Gas cars are 25% efficient and Diesels 45%. Power stations are in the 95+% efficiency range. Power loss at substations is negligible. There is loss in transmission. Every generating station in the USA puts out less emissions than any vehicle per fuel used/kW-hrs just because it is easier to extract pollution at the stack than at the tailpipe. Don't forget it pollutes to make the gas you burn as well as the blood and treasure we expended over the last 10 years to keep crude flowing to Big Oil.

Our next car, when we replace one of our Diesels, will be all electric.

BTW, two years ago I went 1250 miles each way to get my last Diesel VW. It was used and the model I wanted (Passat wagon) was hard to come by. I expect to do nothing less for an electric.
 
   / Ford Focus Hated. Who did not see this coming? #39  
An interesting paper from the "18th International Symposium Transport and Air Pollution, Session 3: Electro and Hybrid Vehicles"
http://www.ifeu.org/verkehrundumwel... Electric vehicles (TAP conference paper).pdf
Per the paper, depending on where your power comes from, a plug in hybrid can have as much or more "Life cycle greenhouse gas emissions" as an efficient diesel car.

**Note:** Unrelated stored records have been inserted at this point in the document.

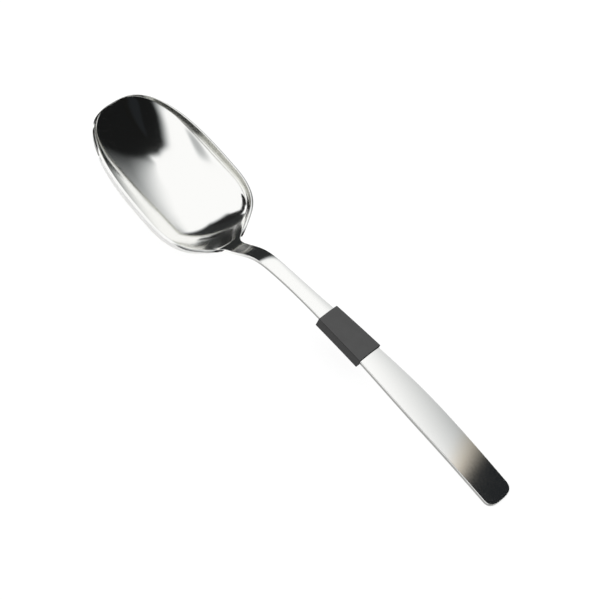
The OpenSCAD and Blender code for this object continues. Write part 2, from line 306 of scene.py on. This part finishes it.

# Polished stainless steel, 18/8 sheet, buffed along its length: a near mirror with a faint satin veil. The
# handle's cut edge is only tumbled, so it is rougher; its grey is painted shade, which draws a thin dark line along
# the handle.
steel = bare_finish("buffed_stainless_steel")
tree = steel.node_tree
where = add_node(tree, "ShaderNodeTexCoord")
# Buffing lines lie along the spoon: about 0.05 mm apart in the steel, drawn 0.4 mm apart so that they show
lines_per_m, strokes_per_m = 2500.0, 60.0
along = add_node(tree, "ShaderNodeMapping", {"Vector": where.outputs["Object"],
                                             "Scale": (strokes_per_m, lines_per_m, lines_per_m)})
lines = add_node(tree, "ShaderNodeTexNoise", {"Vector": along.outputs["Vector"], "Scale": 1.0, "Detail": 3.0})
veil = add_node(tree, "ShaderNodeMapRange", {"Value": lines.outputs["Fac"], "From Min": 0.3, "From Max": 0.7,
                                             "To Min": 0.07, "To Max": 0.12})
cut = add_node(tree, "ShaderNodeAttribute", attribute_name="cut_edge_shade").outputs["Fac"]
# Painted shade: the cut edge's darker grey stands in for the shaded table that it mirrors; its roughness is real
steel_tone_and_edge_shade = add_node(tree, "ShaderNodeMix", {0: cut, 6: linear("#fbfbf9"), 7: linear("#a3a3a1")}, data_type="RGBA")
rough = add_node(tree, "ShaderNodeMix", {0: cut, 2: veil.outputs["Result"], 3: 0.35})
gloss = add_node(tree, "ShaderNodeBsdfPrincipled", {"Base Color": steel_tone_and_edge_shade.outputs[2], "Metallic": 1.0,
                                                    "Roughness": rough.outputs[0]})
add_node(tree, "ShaderNodeOutputMaterial", {"Surface": gloss.outputs["BSDF"]})
steel_mesh.materials.append(steel)
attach(spoon, "root")
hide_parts("steel_spoon")

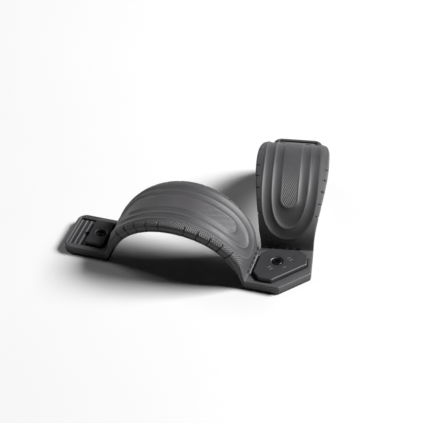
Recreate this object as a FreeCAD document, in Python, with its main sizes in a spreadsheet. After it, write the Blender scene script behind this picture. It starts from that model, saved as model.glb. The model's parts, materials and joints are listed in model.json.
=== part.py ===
import FreeCAD, Part
import math
import os

import Sketcher
from FreeCAD import Vector

# Double front foot strap of a kiteboard, in millimetres.
# Row frame: origin on the centre screw's axis at the level of the board's deck, +Z up,
# X = 0 is the mirror plane, the nose points to -Y and the two straps run apart towards +Y.
# Arm frame, one per strap: X runs outwards along the strap, and X's line is the strap's centreline.

SIZES = {
    # plan of the V
    "arm_angle": 40.0,        # each strap's angle from the mirror plane
    "arm_offset": 7.0,        # strap centreline, off the line through the centre screw
    "nose_back": 10.6,        # nose corner, behind the centre screw along the strap
    "hinge_inner": 27.3,      # centre fold line, from the centre screw
    "hinge_outer": 172.5,     # end fold line
    "fold_gap": 0.3,          # foam edge to fold line, each side
    "foot_half": 29.0,        # half width at the folds
    "crown_half": 38.5,       # half width at the top of the arch
    "end_half": 28.0,         # half width of the end pad
    "end_tip": 224.4,         # outer edge of the end pad
    "end_corner": 10.0,       # plan radius of its outer corners
    "notch_half": 1.5,        # half width of the pad's edge in the notch of the V
    "notch_cut": 8.0,         # corner taken off each strap's foot there, across the strap
    "notch_step": 2.6,        # across, from the strap's edge to the cut's bend
    "notch_bend": 4.8,        # fold line to the cut's bend
    "notch_run": 19.2,        # fold line to the cut's end
    "notch_clear": 4.0,       # cut's end, outside the strap's foot
    # arch
    "crown_x": 100.0,         # middle of the arch
    "arch_radius": 69.5,      # inner face
    "arch_drop": 8.0,        # centre of the arch below the deck
    "lining_thick": 3.0,
    "band_thick": 10.0,       # lining and cover together, at the edges
    "ridge_rise": 2.7,        # padded ridge above the band
    "ridge_half": 28.5,
    "ridge_angle": 60.0,      # ridge ends, either side of the crown
    "panel_depth": 1.6,       # sunk middle panel of the ridge
    "panel_half": 10.0,
    "panel_angle": 41.0,
    "core_thick": 1.6,
    "core_half": 22.0,
    "core_angle": 66.0,
    # pads, heights above the deck
    "sole_top": 2.0,
    "sole_inset": 0.6,        # sole inside the cover's outline
    "pad_top": 9.5,
    "core_inset": 4.0,
    "pad_round": 1.6,
    "foot_cut_height": 30.0,  # straps are cut square at the folds up to here
    "end_core_start": 3.0,    # end pad's core, from the pad's inner edge
    # centre plate
    "bed_floor": 6.5,
    "bed_seat": 8.0,
    "bed_top": 9.0,
    "bed_rib": 0.6,
    "bed_rib_width": 0.5,
    "bed_rib_pitch": 1.1,
    "bed_rib_start": 0.3,     # first rib, from the plate's gap
    "bed_margin": 4.2,
    "plate_gap": 0.9,
    "plate_base": 8.2,
    "plate_top": 14.0,
    "plate_fold_side": 19.5,
    "plate_notch_v": -8.0,
    "plate_fold_v": 23.0,
    "plate_flank_v": 30.5,
    "plate_flank_u": 12.0,
    "plate_nose_u": -1.3,
    "plate_corner": 3.0,
    "plate_bevel": 0.8,
    # end plate and its ribbed rack
    "rack_start": 180.4,
    "rack_end": 220.6,
    "rack_half": 21.4,
    "rack_floor": 5.8,
    "rack_top": 7.2,
    "rack_rib": 0.8,
    "rack_pitch": 5.2,
    "rack_rib_width": 1.4,
    "rack_rib_start": 1.0,    # first rib, from the rack's inner edge
    "rack_rib_margin": 1.5,   # rib ends, from the rack's sides
    "rack_corner": 4.0,
    "clamp_start": 181.4,
    "clamp_end": 202.0,
    "clamp_half": 19.4,
    "clamp_base": 8.2,
    "clamp_top": 12.8,
    "end_screw_x": 190.2,
    "slot_travel": 15.5,
    # M6 hardware
    "screw_hole": 3.3,
    "slot_half": 3.3,
    "cup_radius": 6.8,
    "cup_clearance": 0.05,
    "cup_wall": 0.7,
    "cup_base": 0.7,
    "cup_height": 2.6,
    "centre_cup_floor": 10.4,
    "end_cup_floor": 9.6,
    "head_radius": 5.4,
    "head_height": 2.6,
    "head_round": 1.4,
    "neck_radius": 2.8,
    "thread_radius": 3.0,
    "thread_length": 11.0,
    "thread_point": 1.0,
    "recess_length": 6.0,
    "recess_width": 1.3,
    "recess_depth": 1.8,
}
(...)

So, the elephant in the room is where the power that charges your plugin hybrid comes from.

Aaron Z
 
   / Ford Focus Hated. Who did not see this coming? #40  
When you consider the power lost in every stage of electric production from the plant to the substations from 10000volts to 440v to 220v to the battery to the motor the lost power is gigantic.

-Snip-

Electric cars are the most inefficient and use more energy than ICE cars, always will.

HS

Woah. I've seen people abuse and mangle physics in my time, but this is a new record.

First statement: Voltage is NOT Equal to Power
When you look at a 3v power supply plugged into a wall socket, do you see the 3v as "all that's left" from the original 10Kv line?

Second statement: Flat-out wrong.

I could get into why, but I feel that it'd be water of a duck's back.
EDIT: and looking though this, it seems as though others have had a good crack at telling you why.